<<<<

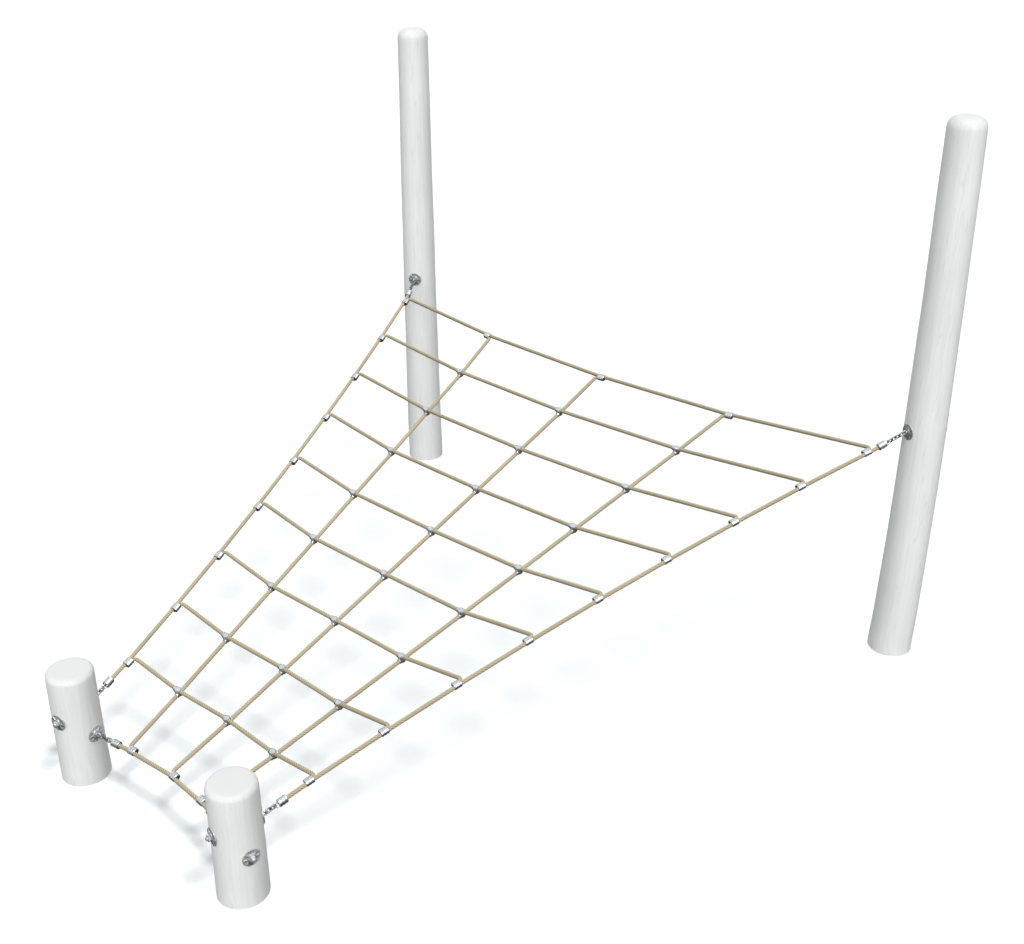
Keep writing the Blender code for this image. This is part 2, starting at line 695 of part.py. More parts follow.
def main():
    """Build the object."""
    middle = (long_node(0, 0) + long_node(0, NET_ROWS)) / 2
    net = add_empty("net_bounce_guide", axes_matrix(middle, SLOPE, NET_NORMAL))
    build_posts()
    build_anchors(net)
    build_net(net)


main()
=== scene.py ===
"""Looks of a cargo climbing net: twisted ropes, pressed ferrules, short chains and peeled posts.

Lengths are metres, +Z is up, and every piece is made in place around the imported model.
"""

import json
import logging
import math
from dataclasses import dataclass, field
from enum import Enum
from typing import Any

import bmesh
import bpy
from mathutils import Matrix, Vector, noise


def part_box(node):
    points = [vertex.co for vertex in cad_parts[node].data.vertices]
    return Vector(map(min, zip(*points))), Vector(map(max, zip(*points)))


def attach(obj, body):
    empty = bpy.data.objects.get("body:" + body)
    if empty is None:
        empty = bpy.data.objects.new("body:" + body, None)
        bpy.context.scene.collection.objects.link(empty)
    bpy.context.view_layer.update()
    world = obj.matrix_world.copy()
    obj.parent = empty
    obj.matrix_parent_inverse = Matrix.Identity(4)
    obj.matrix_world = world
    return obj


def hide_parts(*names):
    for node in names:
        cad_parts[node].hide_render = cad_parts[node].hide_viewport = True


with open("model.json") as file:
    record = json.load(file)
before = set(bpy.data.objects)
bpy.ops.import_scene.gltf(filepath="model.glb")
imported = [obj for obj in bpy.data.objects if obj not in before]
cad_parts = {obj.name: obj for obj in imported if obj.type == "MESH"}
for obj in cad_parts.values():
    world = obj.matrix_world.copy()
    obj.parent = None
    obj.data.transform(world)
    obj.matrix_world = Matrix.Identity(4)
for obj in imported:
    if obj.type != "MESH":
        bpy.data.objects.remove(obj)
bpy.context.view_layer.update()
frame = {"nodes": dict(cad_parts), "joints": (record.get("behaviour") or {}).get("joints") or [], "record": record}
LOG = logging.getLogger("climbing_net")

Colour = tuple[float, float, float, float]
Range = tuple[float, float]
Triple = tuple[float, float, float]
Profile = list[tuple[float, float]]
Section = tuple[float, float, float]
Socket = bpy.types.NodeSocket
Inputs = dict[str | int, Any]         # socket name or index to its value, or to what feeds it

UP = Vector((0.0, 0.0, 1.0))
TOUCH_GAP = 0.0003                    # between faces that touch
NOISE_SPREAD = (0.3, 0.7)             # nearly all values of a noise texture lie in it
QUARTER_TURN = math.pi / 2
RING_SEGMENTS = 32                    # round an eye
BAR_SEGMENTS = 14                     # round the bar of an eye


class Side(Enum):
    """The two sides of the net; the value is the sign of X."""

    LEFT = -1
    RIGHT = 1

    @property
    def word(self) -> str:
        """The side's name in node names."""
        return self.name.lower()


class Row(Enum):
    """The two rows of posts."""

    LOW = "low"
    TALL = "tall"


class Kind(Enum):
    """The three kinds of anchor, one of each on either side."""

    TALL = "tall"
    SIDE = "side"
    BOTTOM = "bottom"


class Slot(Enum):
    """The record's material slots."""

    TIMBER = "peeled_timber"
    ROPE = "net_rope"
    ALUMINIUM = "pressed_aluminium"
    STEEL = "galvanised_steel"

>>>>

● Problem to work on: Beginning with the line containing "axes_matrix(middle, SLOPE, NET_NORMAL))" and ending with the line containing "for node in", extract those lines exactly from the listing above, and only those.

● Right answer:
    net = add_empty("net_bounce_guide", axes_matrix(middle, SLOPE, NET_NORMAL))
    build_posts()
    build_anchors(net)
    build_net(net)


main()
=== scene.py ===
"""Looks of a cargo climbing net: twisted ropes, pressed ferrules, short chains and peeled posts.

Lengths are metres, +Z is up, and every piece is made in place around the imported model.
"""

import json
import logging
import math
from dataclasses import dataclass, field
from enum import Enum
from typing import Any

import bmesh
import bpy
from mathutils import Matrix, Vector, noise


def part_box(node):
    points = [vertex.co for vertex in cad_parts[node].data.vertices]
    return Vector(map(min, zip(*points))), Vector(map(max, zip(*points)))


def attach(obj, body):
    empty = bpy.data.objects.get("body:" + body)
    if empty is None:
        empty = bpy.data.objects.new("body:" + body, None)
        bpy.context.scene.collection.objects.link(empty)
    bpy.context.view_layer.update()
    world = obj.matrix_world.copy()
    obj.parent = empty
    obj.matrix_parent_inverse = Matrix.Identity(4)
    obj.matrix_world = world
    return obj


def hide_parts(*names):
    for node in names:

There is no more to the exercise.